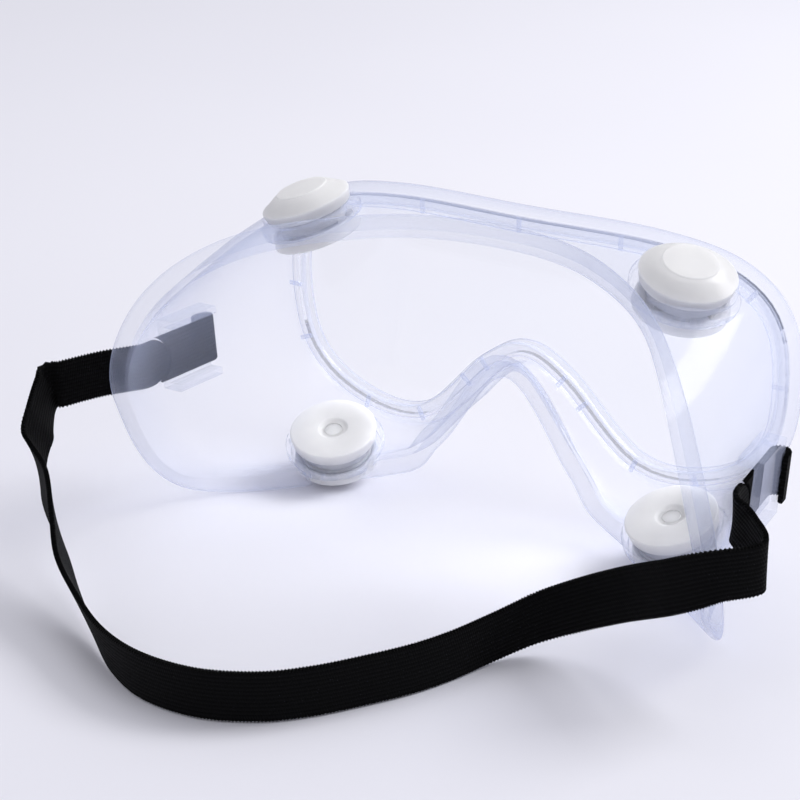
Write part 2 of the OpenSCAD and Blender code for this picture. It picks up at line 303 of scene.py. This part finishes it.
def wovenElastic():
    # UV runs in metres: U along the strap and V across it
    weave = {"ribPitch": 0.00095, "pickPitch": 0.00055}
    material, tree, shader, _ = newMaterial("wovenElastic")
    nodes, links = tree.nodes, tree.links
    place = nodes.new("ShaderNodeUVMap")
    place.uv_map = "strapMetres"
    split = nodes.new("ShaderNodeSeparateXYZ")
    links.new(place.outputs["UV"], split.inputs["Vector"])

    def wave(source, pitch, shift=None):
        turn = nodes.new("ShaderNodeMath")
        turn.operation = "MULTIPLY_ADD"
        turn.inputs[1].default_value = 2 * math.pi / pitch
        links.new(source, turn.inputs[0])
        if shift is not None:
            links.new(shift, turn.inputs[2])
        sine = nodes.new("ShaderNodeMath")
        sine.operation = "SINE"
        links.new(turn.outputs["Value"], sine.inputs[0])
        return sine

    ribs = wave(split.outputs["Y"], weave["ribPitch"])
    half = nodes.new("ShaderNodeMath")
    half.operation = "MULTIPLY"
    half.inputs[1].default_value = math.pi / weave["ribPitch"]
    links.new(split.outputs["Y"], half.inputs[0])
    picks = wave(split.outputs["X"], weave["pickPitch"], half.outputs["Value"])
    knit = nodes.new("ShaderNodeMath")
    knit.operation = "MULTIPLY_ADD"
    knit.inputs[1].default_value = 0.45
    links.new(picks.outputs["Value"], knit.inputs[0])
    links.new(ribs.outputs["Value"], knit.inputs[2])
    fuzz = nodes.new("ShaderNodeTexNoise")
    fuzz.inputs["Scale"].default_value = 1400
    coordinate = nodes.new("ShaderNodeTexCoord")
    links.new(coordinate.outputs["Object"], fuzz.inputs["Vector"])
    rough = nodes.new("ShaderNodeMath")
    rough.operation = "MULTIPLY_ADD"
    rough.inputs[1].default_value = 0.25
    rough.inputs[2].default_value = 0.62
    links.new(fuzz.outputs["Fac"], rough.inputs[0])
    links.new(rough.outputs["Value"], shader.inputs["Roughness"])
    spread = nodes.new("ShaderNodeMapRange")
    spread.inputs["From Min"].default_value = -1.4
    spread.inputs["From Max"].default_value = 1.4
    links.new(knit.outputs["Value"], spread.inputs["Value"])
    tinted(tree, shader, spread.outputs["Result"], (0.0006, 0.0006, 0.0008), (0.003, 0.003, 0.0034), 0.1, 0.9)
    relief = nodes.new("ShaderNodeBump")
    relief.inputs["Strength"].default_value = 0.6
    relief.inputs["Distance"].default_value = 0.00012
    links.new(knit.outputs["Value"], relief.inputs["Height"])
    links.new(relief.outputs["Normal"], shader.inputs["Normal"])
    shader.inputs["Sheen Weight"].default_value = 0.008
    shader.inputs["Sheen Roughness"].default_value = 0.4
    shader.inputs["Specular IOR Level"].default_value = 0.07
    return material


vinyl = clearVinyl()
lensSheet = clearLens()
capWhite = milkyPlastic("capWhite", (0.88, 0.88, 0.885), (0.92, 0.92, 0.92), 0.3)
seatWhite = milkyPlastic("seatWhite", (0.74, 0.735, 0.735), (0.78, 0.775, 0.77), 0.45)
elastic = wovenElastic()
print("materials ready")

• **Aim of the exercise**
Return nothing but the lines from the start of the listing above through the line containing "return sine", exactly as given.

• **Finished task**
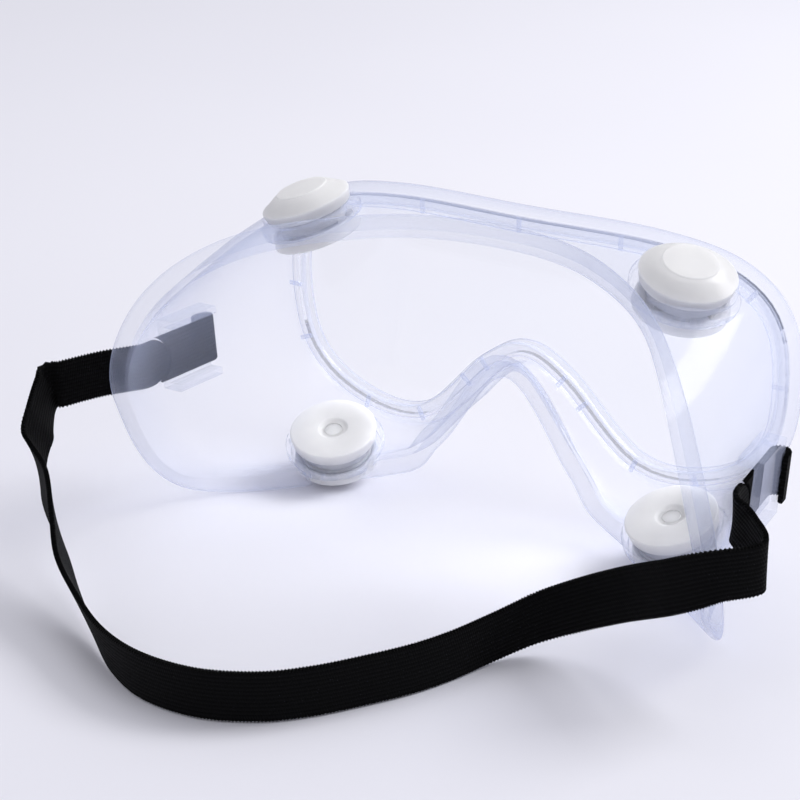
Write part 2 of the OpenSCAD and Blender code for this picture. It picks up at line 303 of scene.py. This part finishes it.
def wovenElastic():
    # UV runs in metres: U along the strap and V across it
    weave = {"ribPitch": 0.00095, "pickPitch": 0.00055}
    material, tree, shader, _ = newMaterial("wovenElastic")
    nodes, links = tree.nodes, tree.links
    place = nodes.new("ShaderNodeUVMap")
    place.uv_map = "strapMetres"
    split = nodes.new("ShaderNodeSeparateXYZ")
    links.new(place.outputs["UV"], split.inputs["Vector"])

    def wave(source, pitch, shift=None):
        turn = nodes.new("ShaderNodeMath")
        turn.operation = "MULTIPLY_ADD"
        turn.inputs[1].default_value = 2 * math.pi / pitch
        links.new(source, turn.inputs[0])
        if shift is not None:
            links.new(shift, turn.inputs[2])
        sine = nodes.new("ShaderNodeMath")
        sine.operation = "SINE"
        links.new(turn.outputs["Value"], sine.inputs[0])
        return sine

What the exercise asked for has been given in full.